Scaling Up Large-Scale Graph Processing for GPU-Accelerated Heterogeneous Systems

Abstract: Not only with the large host memory for supporting large scale graph processing, GPU-accelerated heterogeneous architecture can also provide a great potential for high-performance computing. However, few existing heterogeneous systems can exploit both hardware advantages to enable the scale-up performance for graph processing due to the limited CPU-GPU transmission efficiency. In this paper, we investigate the transmission inefficiency problem of heterogeneous graph systems. Our key insight is that the transmission efficiency for heterogeneous graph processing can be greatly improved by simply iterating each subgraph multiple times (rather than only once in prior work) in the GPU, further enabling to obtain the improvable efficiency of heterogeneous graph systems by enhancing GPU processing capability.
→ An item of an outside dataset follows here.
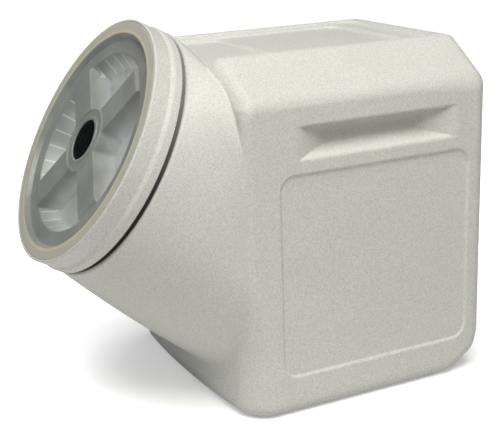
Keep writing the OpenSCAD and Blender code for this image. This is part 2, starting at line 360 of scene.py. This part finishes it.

We therefore present Seraph, with the highlights of {\em pipelined} subgraph iterations and {\em predictive} vertex updating, to cooperatively maximize the effective computations of GPU on graph processing. Our evaluation on a wide variety of large graph datasets shows that Seraph outperforms state-of-the-art heterogeneous graph systems by 5.42x (vs. Graphie) and 3.05x (vs. Garaph). Further, Seraph can be significantly scaled up over Graphie as fed with more computing power for large-scale graph processing.